60歳以上の健康な男性でテストステロンの肉体的効果を二重盲検比較試験で調べた(N=135にテストステロン、N=131にプラセボを割り当て)。3 年間のテストステロン投与の結果は、プラセボよりも無負荷および負荷のある階段登り降りにおいて有意に優れたパフォーマンスを示しました (推定平均群間差、10.7 W [95% 信頼区間 (CI)、-4.0 ~ 25.5]、P = 0.026;および 22.4 W [95% CI、4.6 ~ 40.3]、P = 0.027)。チェストプレス強度(推定平均差、16.3 N; 95% CI、5.5 ~ 27.1; P < 0.001)およびチェストプレスピークパワーchest press peak power(平均差 22.5 W; 95% CI、7.5 ~ 37.5; P < 0.001)の変化、およびレッグプレスピークパワーleg press peak powerはテストステロン投与した男性グループは、プラセボの男性グループよりもプレス力が有意に高かった。除脂肪体重は、テストステロン群で有意に増加しました。

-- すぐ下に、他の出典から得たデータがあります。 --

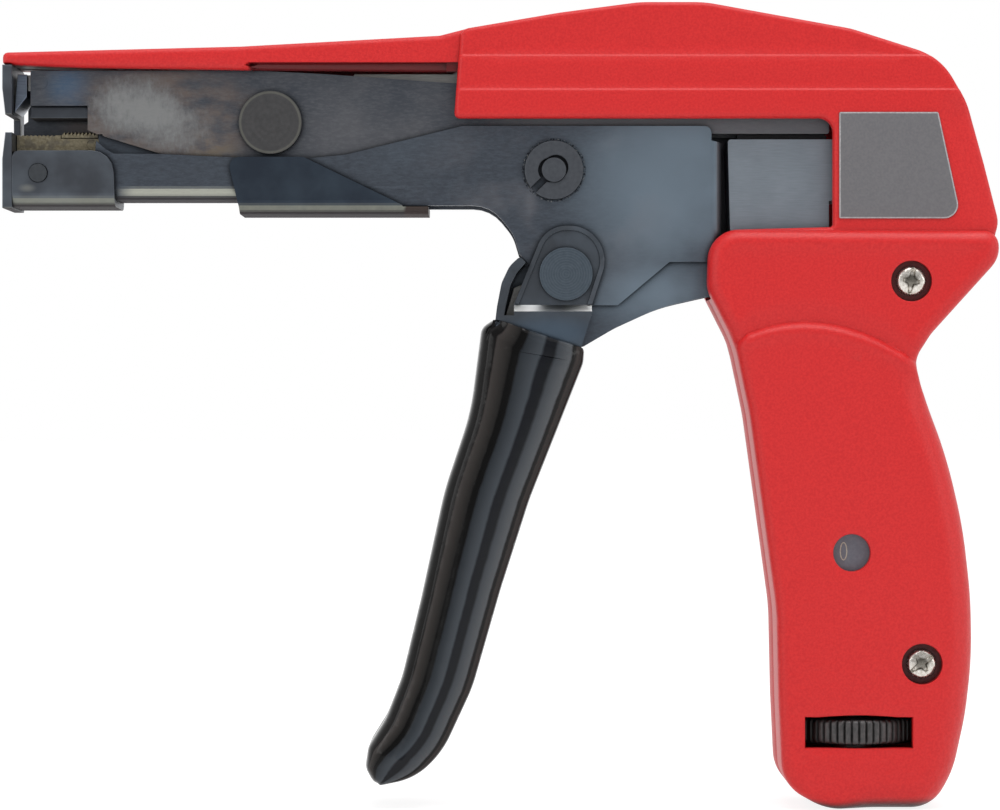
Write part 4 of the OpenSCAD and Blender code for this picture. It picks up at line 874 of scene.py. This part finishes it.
# Housing screws: steel, nickel plated, round headed, with a cross and a longer slot, sunk in their recesses
# and each left at its own angle.
SCREW_HEAD_R = 2.4
SCREW_TOP = 10.9
SHANK_R = 1.5
SHANK_SIDES = 24
CROSS_ARM = 1.45
SLOT_ARM = 2.15
nickel, place = started("nickel_plate")
grain = noise(place, 2.0, 3.0, 0.6)
tone = grain.between(0.3, 0.7).colour((0.50, 0.47, 0.42), (0.78, 0.75, 0.70))
# Painted shade: each head is darker in the middle, over its cross.
for centre in SCREWS:
    cross_shade = spot(place, centre, (1.3, 1.3), 0.6)
    tone = (cross_shade * 0.85).colour(tone, (0.12, 0.11, 0.09))
surfaced(place, Base_Color=tone, Metallic=0.9, Roughness=grain * 0.15 + 0.2, Normal=bumped(grain, 0.02))


def strips(rings, count):
    """The faces between rings of points that follow each other, each ring closed round."""
    return [(k * count + i, k * count + (i + 1) % count, (k + 1) * count + (i + 1) % count,
             (k + 1) * count + i) for k in range(rings) for i in range(count)]


for number, (centre, turn) in enumerate(zip(SCREWS, (math.radians(80), math.radians(35)))):
    spin = np.array([(math.cos(turn), math.sin(turn)), (-math.sin(turn), math.cos(turn))])
    cross = [(s * x, t * z) for s, t, order in ((1, 1, 1), (-1, 1, -1), (-1, -1, 1), (1, -1, -1))
             for x, z in ((CROSS_ARM, 0.3), (0.55, 0.55), (0.3, CROSS_ARM))[::order]]
    slot = [(math.copysign(SLOT_ARM, x) if abs(x) == CROSS_ARM else x, z) for x, z in cross]
    rim, bottom = np.array(slot) @ spin + centre, np.array(cross) * 0.72 @ spin + centre
    head = circle(centre, SCREW_HEAD_R, 40)

    def head_height(p):
        r = np.hypot(*(p - centre).T) / SCREW_HEAD_R
        dome = SCREW_TOP - 0.55 * r ** 2 - 0.35 * smooth((r - 0.9) / 0.1)
        return dome - 0.6 * smooth(depth(p, rim) / 0.2)

    screw = relief(
        "screw_head_%d" % number, -1, [head, circle(centre, 2.0, 40), circle(centre, 1.7, 40), rim, bottom],
        [], 0.35, lambda p: depth(p, head) > 0, lambda p: np.full(len(p), RECESS_FLOOR),
        lambda p: np.zeros(len(p)), head_height)
    ribs = [(SHANK_R - 0.25 * (k % 2), 0.35 * k - RECESS_FLOOR) for k in range(49)]
    rings = [(0.0, ribs[0][1]), *ribs, (0.0, ribs[-1][1])]
    shank = placed(
        "screw_shank_%d" % number,
        [(x / 1000, y / 1000, z / 1000) for r, y in rings for x, z in circle(centre, r, SHANK_SIDES)],
        strips(len(rings) - 1, SHANK_SIDES))
    for piece in (screw, shank):
        piece.data.materials.append(nickel)
        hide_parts("housing_screws")
        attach(piece, "tool_body")

# Scale: a blue-grey plate on the tension nut, seen through the round window, with a narrow nought
# engraved in it and filled with pale paint.
SCALE_FACE = 9.2
scale = flecked("blue_grey_scale", (0.135, 0.145, 0.175), (0.165, 0.175, 0.205), 2.0, 0.4, 0.3)
dressed(scale, "scale_plate", edge=0)
filled = flecked("pale_nought_paint", (0.36, 0.33, 0.25), (0.58, 0.54, 0.44), 5.0, 0.4)
middle = (WINDOW[0] - 1.2, WINDOW[1] + 0.2)
ovals = [(circle((0, 0), 1, 40) * size + middle) for size in ((0.62, 1.5), (0.44, 1.32))]
nought = relief("nought", -1, ovals, [], 3.0, lambda p: (depth(p, ovals[0]) > 0) & (depth(p, ovals[1]) < 0),
                lambda p: np.full(len(p), SCALE_FACE - 0.02), lambda p: np.zeros(len(p)),
                lambda p: np.full(len(p), SCALE_FACE + 0.015))
nought.data.materials.append(filled)
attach(nought, "tension_nut")

# Setting wheel: black moulded wheel fixed on the threaded rod, with close ribs round its rim. The thumb
# turns it through the slot at the grip's foot.
RIBS = 54
RIB_STEPS = 10
RIB_DEPTH = 0.4
WHEEL_R = 10.4
WHEEL_T = 4.2
WHEEL_BORE = 2.52
ROD_Y = -1.0
below = [(WHEEL_BORE, -1), (WHEEL_R - 0.8, -1), (WHEEL_R - 0.3, -0.9), (WHEEL_R - 0.1, -0.78),
         (WHEEL_R, -0.68)]
profile = below + [(r, -level) for r, level in reversed(below)]
count = RIBS * RIB_STEPS
share = np.arange(count) % RIB_STEPS / RIB_STEPS
cut = RIB_DEPTH * np.clip(np.abs(share - 0.5) * 5 - 1.4, 0, 1)
rib_foot = WHEEL_R - 0.6
vertices = []
for r, level in profile:
    radius = r - cut * max(r - rib_foot, 0) / (WHEEL_R - rib_foot)
    vertices += [((WHEEL[0] + radius[i] * math.sin(2 * math.pi * i / count)) / 1000,
                  (ROD_Y - radius[i] * math.cos(2 * math.pi * i / count)) / 1000,
                  (WHEEL[1] + level * WHEEL_T / 2) / 1000) for i in range(count)]
total = len(vertices)
wheel = placed("ribbed_wheel", vertices, [
    tuple(corner % total for corner in face) for face in strips(len(profile), count)], 30)
moulded, place = started("black_moulded_wheel")
dust_and_sheen = noise(place, 1.4, 3.0, 0.6)
tone = dust_and_sheen.between(0.35, 0.7).colour((0.034, 0.032, 0.032), (0.066, 0.061, 0.061))
# Painted shade: the rim goes black where it runs deep into the slot.
tone = crevice_shaded(tone, place, 5.0, 0.4, 0.72, (0.002, 0.002, 0.002))
surfaced(place, Base_Color=tone, Roughness=dust_and_sheen * 0.2 + 0.35, Normal=bumped(dust_and_sheen, 0.02))
wheel.data.materials.append(moulded)
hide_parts("tension_wheel")
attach(wheel, "setting_wheel")

# Tension spring: round wire coiled round the rod between the nut and the seat, its ends wound close.
WIRE_R = 0.8
COIL_R = 5.0
WIRE_SIDES = 12
CURLS = 10
SPRING_LOW = 44.1
SPRING_HIGH = 77.969
turns = np.linspace(0, CURLS, CURLS * 36 + 1)
climb = np.clip((turns - 1) / (CURLS - 2), 0, 1) * 0.8 + turns / CURLS * 0.2
lift = SPRING_LOW + WIRE_R + climb * (SPRING_HIGH - SPRING_LOW - 2 * WIRE_R)
vertices = []
for turn, height in zip(turns * 2 * math.pi, lift):
    for out, up in circle((0, 0), WIRE_R, WIRE_SIDES):
        vertices.append(((WHEEL[0] + (COIL_R + out) * math.cos(turn)) / 1000,
                         (ROD_Y + (COIL_R + out) * math.sin(turn)) / 1000, (height + up) / 1000))
first = tuple(range(WIRE_SIDES))
last = tuple(len(vertices) - 1 - i for i in first)
spring = placed("coiled_spring", vertices, [
    face[::-1] for face in strips(len(turns) - 1, WIRE_SIDES)] + [first, last], 50)
oiled, place = started("oiled_spring_wire")
grain = noise(place, 1.5, 3.0, 0.6)
tone = grain.between(0.3, 0.7).colour((0.12, 0.12, 0.12), (0.26, 0.26, 0.25))
surfaced(place, Base_Color=tone, Metallic=0.85, Roughness=grain * 0.2 + 0.28, Normal=bumped(grain, 0.01))
spring.data.materials.append(oiled)
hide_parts("tension_spring")
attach(spring, "tool_body")
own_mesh(spring)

またテストステロンもDHEAも運動をすると増えると同じく秋下先生がインタビューで述べています。

平均年齢66.8歳、メタボリック症候群予備軍の男性12人に定期的な運動をしてもらい、体の変化をみるという研究を行いました。月に2回ジムでバランス運動、筋力トレーニング、有酸素運動の指導をした後、週5回、自宅での運動を3カ月続けた後の変化をみるというものでした。ここでは、ウエストサイズは変わりませんでしたが、平均で体重は1kg、内臓脂肪面積は22%減少するという結果が出ています。肝心のホルモンも、血中の遊離型テストステロン8.2pg/mlから9.1pg/ ml、DHEAの値も30%上昇したのです。

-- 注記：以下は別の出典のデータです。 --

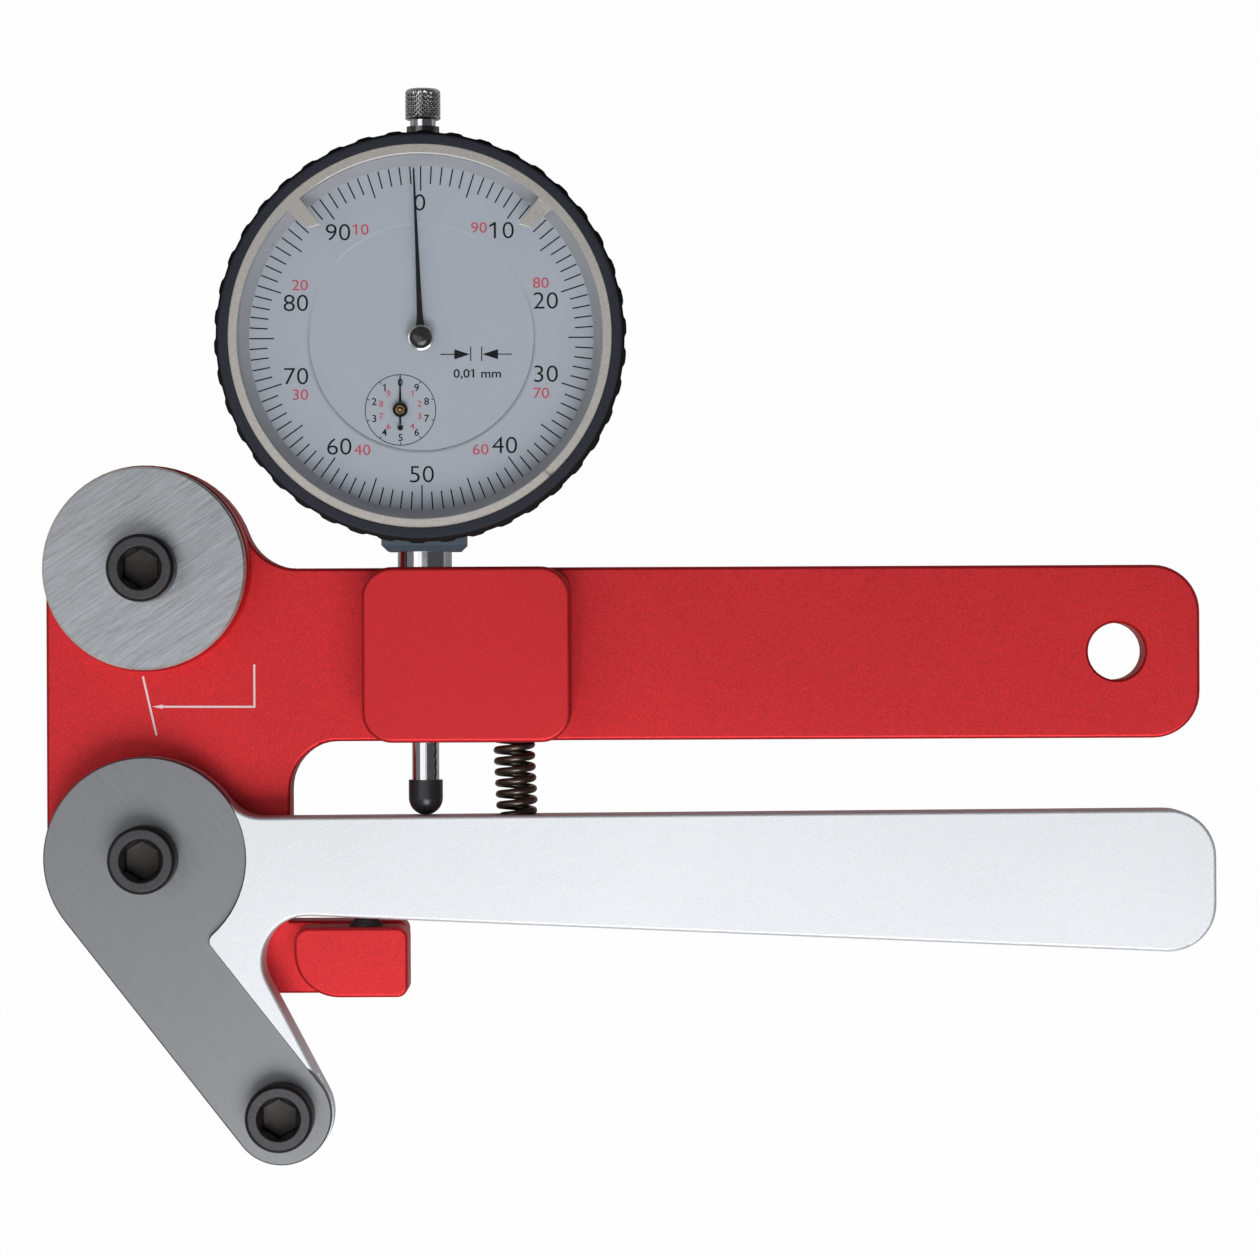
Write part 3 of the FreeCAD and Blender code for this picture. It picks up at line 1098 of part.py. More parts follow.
def hairspring():
    """Flat spiral spring between the take-up collet and its stud."""
    inner, inner_end = half_turn_arcs(COLLET_RADIUS, HAIRSPRING_TURNS, HAIRSPRING_STEP)
    outer, outer_end = half_turn_arcs(COLLET_RADIUS + HAIRSPRING_BAND, HAIRSPRING_TURNS, HAIRSPRING_STEP)
    caps = [Part.makeLine(V(COLLET_RADIUS, 0, 0), V(COLLET_RADIUS + HAIRSPRING_BAND, 0, 0)),
            Part.makeLine(inner_end, outer_end)]
    outline = Part.Wire(Part.__sortEdges__(inner + outer + caps))
    band = Part.Face(outline).extrude(V(0, 0, HAIRSPRING_HEIGHT))
    band.translate(V(TAKEUP_X, TAKEUP_Y, WHEEL_FRONT + HAIRSPRING_RISE))
    return placed(band)


def hairspring_stud():
    """Stud on the front plate that holds the hairspring's outer end."""
    reach = COLLET_RADIUS + HAIRSPRING_BAND + HAIRSPRING_TURNS * HAIRSPRING_STEP + STUD_RADIUS
    return placed(post(STUD_RADIUS, WHEEL_FRONT + HAIRSPRING_RISE, FRONT_BRIDGE_BACK, TAKEUP_X + reach, TAKEUP_Y))


def main_hand():
    """Long hand with its round hub."""
    low = MAIN_HAND_BACK + MAIN_BLADE_RISE
    blade = prism([(0, -MAIN_HAND_ROOT_HALF), (MAIN_HAND_LENGTH, -MAIN_HAND_TIP_HALF),
                   (MAIN_HAND_LENGTH, MAIN_HAND_TIP_HALF), (0, MAIN_HAND_ROOT_HALF)], low, low + HAND_SHEET)
    blade.rotate(ORIGIN, Z_AXIS, UPRIGHT + MAIN_HAND_LEAN)
    hub = turned([(0, MAIN_HAND_BACK), (MAIN_HUB_RADIUS, MAIN_HAND_BACK),
                  (MAIN_HUB_RADIUS, MAIN_HAND_BACK + 0.4 * MAIN_HUB_HEIGHT),
                  (0.72 * MAIN_HUB_RADIUS, MAIN_HAND_BACK + 0.87 * MAIN_HUB_HEIGHT),
                  (0, MAIN_HAND_BACK + MAIN_HUB_HEIGHT)])
    return placed(joined(hub, blade).cut(post(ARBOR_RADIUS, MAIN_HAND_BACK - 1, MAIN_HAND_BACK + HUB_GRIP)))


def counter_hand():
    """Short hand of the turn counter, with a tail."""
    low, high = COUNTER_HAND_BACK, COUNTER_HAND_BACK + HAND_SHEET
    blade = prism([(0, -COUNTER_ROOT_HALF), (COUNTER_NEEDLE, -COUNTER_TIP_HALF),
                   (COUNTER_NEEDLE, COUNTER_TIP_HALF), (0, COUNTER_ROOT_HALF)], low, high)
    stalk = box(-COUNTER_TAIL, 0, -COUNTER_ROOT_HALF / 2, COUNTER_ROOT_HALF / 2, low, high)
    drop = post(COUNTER_DROP_RADIUS, low, high, -COUNTER_TAIL + 2 * COUNTER_DROP_RADIUS, 0)
    hand = joined(blade, stalk, drop)
    hand.rotate(ORIGIN, Z_AXIS, UPRIGHT)
    hub = post(COUNTER_HUB_RADIUS, low - PLAY, low + 3 * HAND_SHEET)
    hand = joined(hand, hub)
    hand.translate(V(COUNTER_X, COUNTER_Y, 0))
    return placed(hand.cut(post(ARBOR_RADIUS, low - 1, low + 0.5, COUNTER_X, COUNTER_Y)))


# ------------------------------------------------------------------ every piece by name
PIECES = {
    "frame_plate": frame_plate(),
    "fixed_disc": fixed_disc(),
    "upper_post_screw": socket_screw(0, POST_SPAN, POST_FACE, BLIND_FLOOR + SCREW_END_ROOM),
    "pivot_post_screw": socket_screw(0, 0, POST_FACE + RUN, BLIND_FLOOR + SCREW_END_ROOM),
    "pivot_sleeve": pivot_sleeve(),
    "pivot_washer": pivot_washer(),
    "stop_screw": stop_screw(),
    "stem_clamp_screw": stem_clamp_screw(),
    "lever": lever(),
    "wear_plate": wear_plate(),
    "lower_post_screw": socket_screw(LOWER_POST.x, LOWER_POST.y, POST_FACE,
                                     LEVER_BACK + LEVER_FLOOR + SCREW_END_ROOM),
    "pivot_bush": pivot_bush(),
    "return_spring": return_spring(),
    "gauge_case": gauge_case(),
    "back_cover": back_cover(),
    "cover_screws": cover_screws(),
    "gauge_stem": gauge_stem(),
    "lower_bush": lower_bush(),
    "upper_bush": upper_bush(),
    "bezel": bezel(),
    "bezel_wire": bezel_wire(),
    "dial_ring": dial_ring(),
    "inner_dial": inner_dial(),
    "dial_retainer": dial_retainer(),
    "crystal": crystal(),
    "lower_tolerance_ring": tolerance_ring(LOWER_RING_BACK, 1),
    "upper_tolerance_ring": tolerance_ring(UPPER_RING_BACK, -1),
    "spindle": spindle(),
    "contact_cap": contact_cap(),
    "lifting_knob": lifting_knob(),
    "guide_pin": guide_pin(),
    "guide_rail": guide_rail(),
    "spindle_spring": spindle_spring(),
    "spring_post": spring_post(),
    "main_plate": main_plate(),
    "plate_screws": plate_screws(),
    "front_bridge": front_bridge(),
    "front_pillars": front_pillars(),
    "rear_bridge": rear_bridge(),
    "rear_pillars": rear_pillars(),
    "counter_arbor": counter_arbor(),
    "counter_wheel": counter_wheel(),
    "counter_hand": counter_hand(),
    "centre_arbor": centre_arbor(),
    "main_hand": main_hand(),
    "takeup_arbor": takeup_arbor(),
    "takeup_wheel": takeup_wheel(),
    "hairspring": hairspring(),
    "hairspring_stud": hairspring_stud(),
}

os.makedirs("parts", exist_ok=True)
for name, shape in PIECES.items():
    solids = shape.Solids
    print(name, len(solids), shape.isValid(), round(shape.Volume, 3))
    shape.exportStep("parts/" + name + ".step")
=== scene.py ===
import json
import math

import bmesh
import bpy
import numpy as np
from mathutils import Matrix

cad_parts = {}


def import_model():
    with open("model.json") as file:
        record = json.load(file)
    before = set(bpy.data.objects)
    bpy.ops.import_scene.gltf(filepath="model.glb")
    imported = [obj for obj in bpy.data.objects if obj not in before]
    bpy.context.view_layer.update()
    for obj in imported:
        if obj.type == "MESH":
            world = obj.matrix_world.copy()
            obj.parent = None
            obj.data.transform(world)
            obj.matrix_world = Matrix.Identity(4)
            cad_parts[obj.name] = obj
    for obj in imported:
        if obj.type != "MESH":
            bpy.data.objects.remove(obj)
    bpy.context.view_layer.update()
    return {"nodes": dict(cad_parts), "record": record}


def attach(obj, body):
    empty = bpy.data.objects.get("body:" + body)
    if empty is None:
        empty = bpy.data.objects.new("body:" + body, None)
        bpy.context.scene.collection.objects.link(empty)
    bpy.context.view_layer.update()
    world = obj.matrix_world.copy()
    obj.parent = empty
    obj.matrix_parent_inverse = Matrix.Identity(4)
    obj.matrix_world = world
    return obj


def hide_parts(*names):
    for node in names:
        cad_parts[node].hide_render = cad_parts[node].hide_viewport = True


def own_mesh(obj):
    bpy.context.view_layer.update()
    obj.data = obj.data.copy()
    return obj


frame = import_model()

MM = 0.001
TURN = 2 * math.pi


def reach(node):
    """Lowest and highest corner of a carried-over piece, in millimetres."""
    corners = np.array([tuple(corner) for corner in frame["nodes"][node].bound_box]) / MM
    return corners.min(axis=0).round(4), corners.max(axis=0).round(4)


def centre_of(node):
    """Centre of a carried-over piece's box, in millimetres."""
    low, high = reach(node)
    return ((low + high) / 2).round(4)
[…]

さらに秋下先生はインタビューでテストステロンは認知症にも効果があるとしています。

私は延べ900人の高齢者を対象にアンドロゲンと認知機能や生活動作などの関係を調べたことがあります。一部の男性にはテストステロン、女性にはDHEAの飲み薬を服用してもらって6カ月間、その効果を調べました。日本では飲み薬は手に入らないため、海外から調査のために輸入した薬剤を使用しました。この調査では、単語記憶や少し前のことを思い出せるかどうかの遅延再生といった機能が改善するという結果が得られています。特にテストステロンを投与した男性群への効果は顕著で、現在使用されている「アリセプト」などの認知症の薬と同程度だったことはもっと注目されてしかるべきではないかと考えています

さて、DHEAは内服薬がありますが、テストステロンは基本注射しかありません。現在テストステロンの体内合成を促進するとするサプリがありますが、本当に運動するよりも効果があるのか今後調べたいと思っています。副作用も知ったうえで上手くつきあっていきたいですね。